AS FASCINANTES GAMELEIRAS DA MINHA TERRA

“As fascinantes gameleiras  da minha terra” é um artigo publicado no “Jornal Ei, Táxi” em março de 2020 e no livro “Reflexões de um cidadão do Mundo”, lançado pela Editora Adelante em 2021.

Desde criança, as formas, as raízes, as dimensões e as copas das gameleiras me chamavam a atenção, como também me despertavam a curiosidade os grandes laços de panos brancos, que os terreiros chamam por “ojá”, amarrados em redor dos seus troncos, em certas épocas do ano.

Andar pelo Dique do Tororó, no Campo Grande e outros cantos encantados da cidade, contemplando os troncos das Gameleiras é como visitar museus e galerias de arte ao ar livre e céu aberto. Cada árvore tem seus esculturais desenhos próprios, suas individualidades caracterizadas, suas fortes personalidades vivas e refletidas no espelho da divina criação. Elas são, como nós humanos, tão iguais aos seus semelhantes em tantas coisas, mas, com grandes, sutis e marcantes diferenças.

Ao sair da contemplação para as leituras a respeito dessa maravilha da natureza, foi com surpresa que aprendi que a Gameleira é também conhecida como mata-pau, pois a espécie costuma nascer sob outras árvores, inicialmente apenas se apoiando, sem aproveitar-se dos nutrientes, mas depois, conforme os ramos nascem e crescem em redor da árvore já formada, começa a sufocá-la até ocupar plenamente seu lugar.

Dizem os botânicos que as Gameleiras são árvores do gênero Ficus, cuja madeira macia e maleável permite a sua utilização para a confecção de gamelas e outros utensílios domésticos, e que as maiores espécies no Brasil são chamadas de Figueira ou Ficus enormis.

No Brasil alguns tipos de Gameleira chegam a medir mais de vinte metros de altura, por isso tem tanto destaque nas paisagens onde se fazem presentes. É através das fezes dos morcegos e dos pássaros que se alimentam dos seus frutos, maduros entre agosto e setembro, que elas são semeadas. Graças ao fenômeno chamado fototropismo, os ramos da gameleira crescem para cima, em busca do sol, a verdadeira e divina luz. Simbólico para mim, que valorizo e respeito muito a terra, as suas poderosas e mágicas raízes crescem em direção ao solo em um fenômeno que os estudiosos chamam de geotropismo.
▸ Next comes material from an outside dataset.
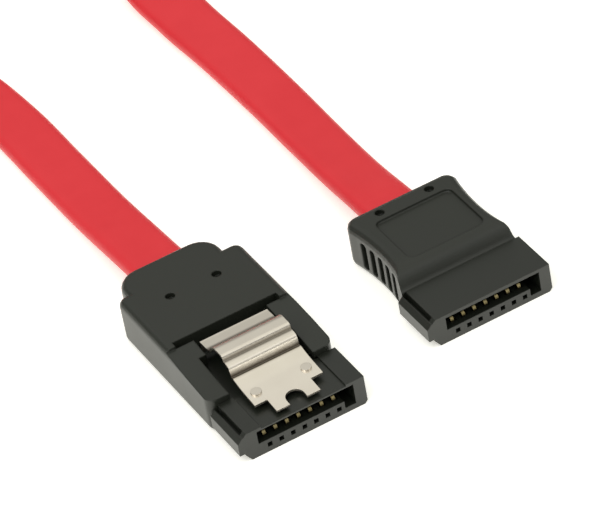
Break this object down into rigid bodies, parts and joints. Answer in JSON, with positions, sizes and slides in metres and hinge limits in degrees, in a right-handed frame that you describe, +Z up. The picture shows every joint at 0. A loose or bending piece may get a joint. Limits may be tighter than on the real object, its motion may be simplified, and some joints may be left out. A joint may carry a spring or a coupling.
{
  "type": "flat serial data cable",
  "caption": "Flat red serial data cable, coiled and tied, with a black plug on each end: one held by a sprung steel latch, one plain.",
  "frame": {"origin": "bottom centre of the two plugs together, on the surface that they lie on", "axes": "+Z up; -Y out of the plugs' mouths; +X along the contact rows, from the latched plug to the plain one"},
  "size_m": [0.0629, 0.1504, 0.014],
  "materials": {
    "black_housing": "moulded, light satin",
    "black_boot": "overmoulded, fine matt grain",
    "contact_metal": "thin gold plating",
    "wire_metal": "bare drawn copper",
    "spring_steel": "rolled stainless strip",
    "red_jacket": "smooth soft jacket with a low sheen",
    "tie_plastic": "smooth moulded nylon"
  },
  "bodies": {
    "cable": {"latched_housing": "black_housing", "latched_boot": "black_boot", "latched_contact_1": "contact_metal", "latched_contact_2": "contact_metal", "latched_contact_3": "contact_metal", "latched_contact_4": "contact_metal", "latched_contact_5": "contact_metal", "latched_contact_6": "contact_metal", "latched_contact_7": "contact_metal", "latched_wire_1": "wire_metal", "latched_wire_2": "wire_metal", "latched_wire_3": "wire_metal", "latched_wire_4": "wire_metal", "latched_wire_5": "wire_metal", "latched_wire_6": "wire_metal", "latched_wire_7": "wire_metal", "plain_housing": "black_housing", "plain_boot": "black_boot", "plain_contact_1": "contact_metal", "plain_contact_2": "contact_metal", "plain_contact_3": "contact_metal", "plain_contact_4": "contact_metal", "plain_contact_5": "contact_metal", "plain_contact_6": "contact_metal", "plain_contact_7": "contact_metal", "plain_wire_1": "wire_metal", "plain_wire_2": "wire_metal", "plain_wire_3": "wire_metal", "plain_wire_4": "wire_metal", "plain_wire_5": "wire_metal", "plain_wire_6": "wire_metal", "plain_wire_7": "wire_metal", "cable_latched_end": "red_jacket", "cable_plain_end": "red_jacket", "cable_coil": "red_jacket", "coil_tie": "tie_plastic"},
    "latch": {"latch": "spring_steel"}
  },
  "joints": [
    {"name": "latch_press", "type": "hinge", "parent": "cable", "child": "latch", "pos_m": [-0.011, -0.00063, 0.0047], "axis": [1, 0, 0], "range_deg": [0, 1.2], "stiffness_Nm_per_rad": 0.02}
  ]
}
Declaro-me devoto de Nossa Senhora da Natureza, e em todas as suas manifestações vejo a expressão da Divindade. Por isso, respeito o olhar de árvore sagrada que o povo Yorubá costuma cultuar o Irôco (Chlorophora excelsa), ou Figueira, ou Gameleira, em seus rituais e crenças. Dizem que no Brasil não existe o Irôco, uma árvore majestosa, a “amoreira africana” encontrada da Serra Leoa à Tanzânia e que lá chega a atingir quarenta e cinco metros de altura e quase três metros de diâmetro. Como tal planta não existe no Brasil, para o que acreditam, as entidades costumam habitar a Gameleira, segundo bibliografia da Fundação Pierre Verger, que tem um Museu na Barra.
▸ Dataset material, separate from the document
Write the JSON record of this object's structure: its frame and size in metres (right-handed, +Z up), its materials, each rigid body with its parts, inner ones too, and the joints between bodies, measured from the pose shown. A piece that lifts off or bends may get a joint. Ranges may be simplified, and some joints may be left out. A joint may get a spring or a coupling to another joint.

Na parte mais bela, rica, respeitosa e respeitada da miscigenada e multirracial Bahia, berço da hospitalidade e tolerância, o Irôco representa muito a ancestralidade dos que acreditam, os seus antepassados, como também a morada dos Orixás, o seio da natureza. Para eles, desrespeitar as Gameleiras é o mesmo que desrespeitar as suas dinastias e o seu sangue, pois, ela é a história do Ylê (casa) que os protege das tempestades. Suas folhas são utilizadas no preparo de água sagrada nos rituais da cultura afro-brasileira.

Podem chamar de Cerejeira, Doliária, Figueira, Figueira-Branca, Figueira-Brava, Figueira-Grande, Gameleira-de-Cansaço, Gameleira–de-Pinga, Gameleira–de-Purga, Guaporé, Ibapoi, Pau–Bicho-Amarelo ou Gameleira–Branca, mas para mim são esculturas, são fontes de energia e purificação, são obras de artes divinas como são todas as arvores, são as fascinantes Gameleiras da minha terra.